Give back, exactly as it appears, the run of lines opening with the one containing "for name, shape" and closing with the one containing "obj.matrix_parent_inverse = Matrix.Identity(4)". Nothing outside that run should appear.

* **GIVEN INFORMATION**:
:::

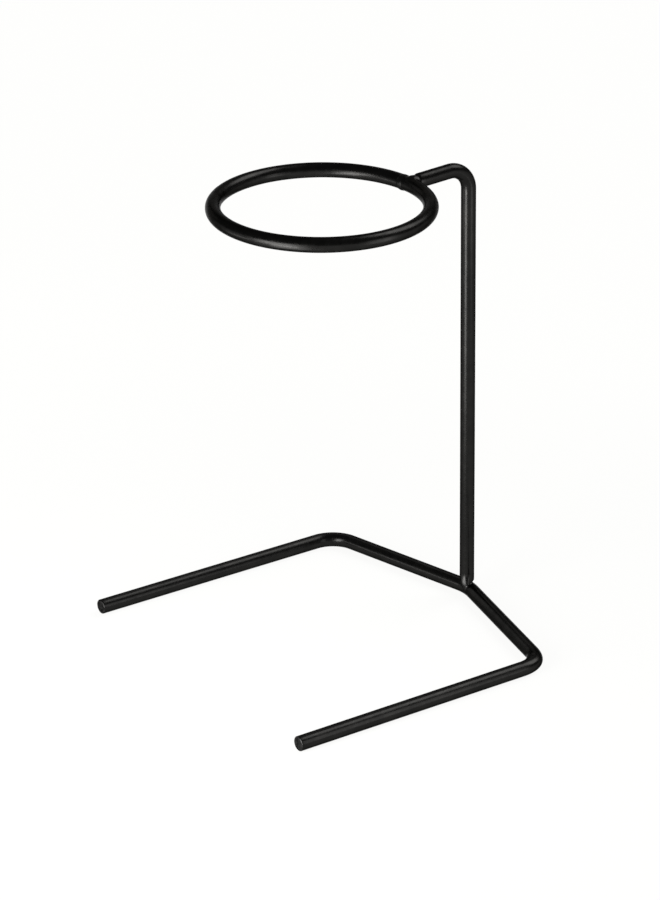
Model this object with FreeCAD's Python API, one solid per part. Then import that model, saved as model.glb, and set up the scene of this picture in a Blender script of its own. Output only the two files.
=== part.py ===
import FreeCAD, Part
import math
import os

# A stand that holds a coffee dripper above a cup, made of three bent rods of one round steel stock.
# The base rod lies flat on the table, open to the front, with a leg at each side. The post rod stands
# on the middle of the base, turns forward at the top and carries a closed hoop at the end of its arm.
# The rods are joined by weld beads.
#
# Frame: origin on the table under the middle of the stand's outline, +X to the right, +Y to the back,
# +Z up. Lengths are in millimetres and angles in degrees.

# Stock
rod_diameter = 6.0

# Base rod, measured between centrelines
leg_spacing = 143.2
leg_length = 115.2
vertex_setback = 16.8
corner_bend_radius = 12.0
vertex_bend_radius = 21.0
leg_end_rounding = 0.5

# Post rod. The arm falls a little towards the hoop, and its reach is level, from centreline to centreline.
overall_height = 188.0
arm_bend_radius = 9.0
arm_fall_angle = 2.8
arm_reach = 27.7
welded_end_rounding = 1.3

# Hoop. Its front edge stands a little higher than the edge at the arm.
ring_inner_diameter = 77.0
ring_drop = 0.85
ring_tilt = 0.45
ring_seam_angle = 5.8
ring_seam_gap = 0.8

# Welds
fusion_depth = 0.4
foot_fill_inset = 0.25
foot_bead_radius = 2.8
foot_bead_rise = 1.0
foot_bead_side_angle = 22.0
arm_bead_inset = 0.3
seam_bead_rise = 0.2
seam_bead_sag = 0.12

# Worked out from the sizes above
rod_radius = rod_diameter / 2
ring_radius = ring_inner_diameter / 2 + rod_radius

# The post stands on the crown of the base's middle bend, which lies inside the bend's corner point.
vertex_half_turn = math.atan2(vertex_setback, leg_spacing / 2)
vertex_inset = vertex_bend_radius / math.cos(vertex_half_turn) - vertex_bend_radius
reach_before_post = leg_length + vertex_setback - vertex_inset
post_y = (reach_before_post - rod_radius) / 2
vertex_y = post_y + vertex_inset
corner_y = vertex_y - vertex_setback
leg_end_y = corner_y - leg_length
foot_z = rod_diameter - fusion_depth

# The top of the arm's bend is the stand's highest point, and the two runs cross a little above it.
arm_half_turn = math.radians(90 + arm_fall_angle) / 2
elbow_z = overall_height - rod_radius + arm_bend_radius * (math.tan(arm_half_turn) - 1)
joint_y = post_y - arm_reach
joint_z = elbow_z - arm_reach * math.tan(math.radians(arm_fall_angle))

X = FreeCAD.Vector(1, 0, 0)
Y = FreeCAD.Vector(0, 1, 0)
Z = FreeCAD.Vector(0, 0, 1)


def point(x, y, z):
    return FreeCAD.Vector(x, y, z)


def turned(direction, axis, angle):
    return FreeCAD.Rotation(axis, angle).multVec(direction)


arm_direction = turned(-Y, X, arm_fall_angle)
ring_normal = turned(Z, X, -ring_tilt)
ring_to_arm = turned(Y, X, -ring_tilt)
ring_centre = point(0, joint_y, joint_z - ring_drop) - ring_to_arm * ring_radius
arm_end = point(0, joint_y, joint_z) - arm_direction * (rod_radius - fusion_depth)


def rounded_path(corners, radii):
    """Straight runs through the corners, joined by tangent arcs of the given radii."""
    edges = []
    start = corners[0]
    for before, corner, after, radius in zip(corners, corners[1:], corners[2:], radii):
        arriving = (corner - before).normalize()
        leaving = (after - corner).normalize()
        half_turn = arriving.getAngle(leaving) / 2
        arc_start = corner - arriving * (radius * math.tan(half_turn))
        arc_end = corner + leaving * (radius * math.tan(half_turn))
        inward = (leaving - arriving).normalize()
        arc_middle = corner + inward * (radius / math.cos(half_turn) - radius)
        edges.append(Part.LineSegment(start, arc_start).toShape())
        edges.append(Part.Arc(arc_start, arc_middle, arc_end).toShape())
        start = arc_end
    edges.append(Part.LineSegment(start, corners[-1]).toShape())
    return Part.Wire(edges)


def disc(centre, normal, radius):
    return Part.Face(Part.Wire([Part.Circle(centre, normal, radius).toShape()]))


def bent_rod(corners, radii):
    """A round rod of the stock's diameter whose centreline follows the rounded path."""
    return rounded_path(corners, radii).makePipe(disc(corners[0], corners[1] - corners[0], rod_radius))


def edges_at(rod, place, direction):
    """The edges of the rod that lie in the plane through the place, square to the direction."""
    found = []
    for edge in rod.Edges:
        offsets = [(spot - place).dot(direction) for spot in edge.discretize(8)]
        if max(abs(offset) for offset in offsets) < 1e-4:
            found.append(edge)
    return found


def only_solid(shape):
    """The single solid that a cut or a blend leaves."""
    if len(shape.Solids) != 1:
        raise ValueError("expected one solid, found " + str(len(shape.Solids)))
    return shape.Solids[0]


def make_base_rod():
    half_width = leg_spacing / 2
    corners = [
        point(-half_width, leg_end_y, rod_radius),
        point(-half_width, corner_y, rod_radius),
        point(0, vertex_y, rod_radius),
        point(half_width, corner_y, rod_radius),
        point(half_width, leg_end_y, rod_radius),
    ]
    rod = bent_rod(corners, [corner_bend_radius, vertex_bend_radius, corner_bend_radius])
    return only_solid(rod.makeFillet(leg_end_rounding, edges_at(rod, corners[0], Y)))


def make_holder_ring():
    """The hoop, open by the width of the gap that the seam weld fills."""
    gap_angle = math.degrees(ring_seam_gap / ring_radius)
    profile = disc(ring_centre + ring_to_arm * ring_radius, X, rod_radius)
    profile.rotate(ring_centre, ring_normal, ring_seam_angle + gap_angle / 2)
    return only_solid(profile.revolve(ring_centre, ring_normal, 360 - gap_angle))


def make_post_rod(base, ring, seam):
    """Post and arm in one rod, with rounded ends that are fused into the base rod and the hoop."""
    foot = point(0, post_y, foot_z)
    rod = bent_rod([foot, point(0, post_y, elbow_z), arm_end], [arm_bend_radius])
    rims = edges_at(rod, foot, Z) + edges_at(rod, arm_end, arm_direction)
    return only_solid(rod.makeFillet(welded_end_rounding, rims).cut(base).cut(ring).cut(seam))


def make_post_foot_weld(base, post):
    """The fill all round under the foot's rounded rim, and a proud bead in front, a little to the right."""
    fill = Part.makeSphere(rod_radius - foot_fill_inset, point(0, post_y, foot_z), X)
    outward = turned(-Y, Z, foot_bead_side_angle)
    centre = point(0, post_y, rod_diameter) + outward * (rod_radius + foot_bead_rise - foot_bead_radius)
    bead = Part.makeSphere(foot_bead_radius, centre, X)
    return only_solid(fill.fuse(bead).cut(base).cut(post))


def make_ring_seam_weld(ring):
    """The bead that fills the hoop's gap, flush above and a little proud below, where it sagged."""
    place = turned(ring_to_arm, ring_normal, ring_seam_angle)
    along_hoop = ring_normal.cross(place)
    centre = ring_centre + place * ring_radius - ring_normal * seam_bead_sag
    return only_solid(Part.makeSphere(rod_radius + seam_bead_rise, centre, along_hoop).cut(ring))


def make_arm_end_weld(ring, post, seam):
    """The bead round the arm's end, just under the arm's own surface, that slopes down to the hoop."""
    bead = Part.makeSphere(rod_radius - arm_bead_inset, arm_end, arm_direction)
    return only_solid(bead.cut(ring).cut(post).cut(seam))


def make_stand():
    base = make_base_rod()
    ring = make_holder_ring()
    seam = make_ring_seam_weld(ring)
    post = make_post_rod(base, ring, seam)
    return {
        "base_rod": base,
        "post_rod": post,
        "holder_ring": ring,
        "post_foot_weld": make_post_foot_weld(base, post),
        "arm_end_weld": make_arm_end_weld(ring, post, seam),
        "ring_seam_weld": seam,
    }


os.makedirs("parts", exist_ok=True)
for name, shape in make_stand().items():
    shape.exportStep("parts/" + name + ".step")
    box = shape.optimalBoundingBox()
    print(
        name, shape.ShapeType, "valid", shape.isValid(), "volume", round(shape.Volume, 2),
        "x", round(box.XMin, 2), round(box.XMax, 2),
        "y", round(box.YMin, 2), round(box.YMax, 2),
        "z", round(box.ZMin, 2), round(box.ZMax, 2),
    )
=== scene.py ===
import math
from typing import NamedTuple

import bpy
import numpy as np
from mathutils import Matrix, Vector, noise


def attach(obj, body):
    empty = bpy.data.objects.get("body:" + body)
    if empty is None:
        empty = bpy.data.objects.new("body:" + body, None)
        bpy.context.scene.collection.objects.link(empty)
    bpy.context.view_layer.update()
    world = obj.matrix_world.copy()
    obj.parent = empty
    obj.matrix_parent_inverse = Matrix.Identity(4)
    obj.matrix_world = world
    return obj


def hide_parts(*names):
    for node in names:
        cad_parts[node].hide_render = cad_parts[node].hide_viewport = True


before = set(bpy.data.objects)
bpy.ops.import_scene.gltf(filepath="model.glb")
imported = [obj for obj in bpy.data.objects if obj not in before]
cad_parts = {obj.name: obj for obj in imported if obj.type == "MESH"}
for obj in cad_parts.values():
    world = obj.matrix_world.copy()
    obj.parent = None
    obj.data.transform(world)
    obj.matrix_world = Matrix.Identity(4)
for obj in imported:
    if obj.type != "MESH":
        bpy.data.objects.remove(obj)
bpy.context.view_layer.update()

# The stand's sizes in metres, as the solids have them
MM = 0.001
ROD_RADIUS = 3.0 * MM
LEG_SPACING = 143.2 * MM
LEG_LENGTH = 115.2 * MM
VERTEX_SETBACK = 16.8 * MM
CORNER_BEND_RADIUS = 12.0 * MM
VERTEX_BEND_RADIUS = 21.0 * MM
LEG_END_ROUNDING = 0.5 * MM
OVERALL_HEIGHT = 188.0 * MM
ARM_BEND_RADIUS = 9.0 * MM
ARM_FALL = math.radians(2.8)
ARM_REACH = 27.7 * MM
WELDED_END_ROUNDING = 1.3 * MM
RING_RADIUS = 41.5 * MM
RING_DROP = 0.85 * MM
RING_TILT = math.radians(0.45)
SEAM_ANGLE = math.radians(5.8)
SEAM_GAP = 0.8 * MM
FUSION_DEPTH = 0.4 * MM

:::

* **TASK ANSWER**:
for name, shape in make_stand().items():
    shape.exportStep("parts/" + name + ".step")
    box = shape.optimalBoundingBox()
    print(
        name, shape.ShapeType, "valid", shape.isValid(), "volume", round(shape.Volume, 2),
        "x", round(box.XMin, 2), round(box.XMax, 2),
        "y", round(box.YMin, 2), round(box.YMax, 2),
        "z", round(box.ZMin, 2), round(box.ZMax, 2),
    )
=== scene.py ===
import math
from typing import NamedTuple

import bpy
import numpy as np
from mathutils import Matrix, Vector, noise


def attach(obj, body):
    empty = bpy.data.objects.get("body:" + body)
    if empty is None:
        empty = bpy.data.objects.new("body:" + body, None)
        bpy.context.scene.collection.objects.link(empty)
    bpy.context.view_layer.update()
    world = obj.matrix_world.copy()
    obj.parent = empty
    obj.matrix_parent_inverse = Matrix.Identity(4)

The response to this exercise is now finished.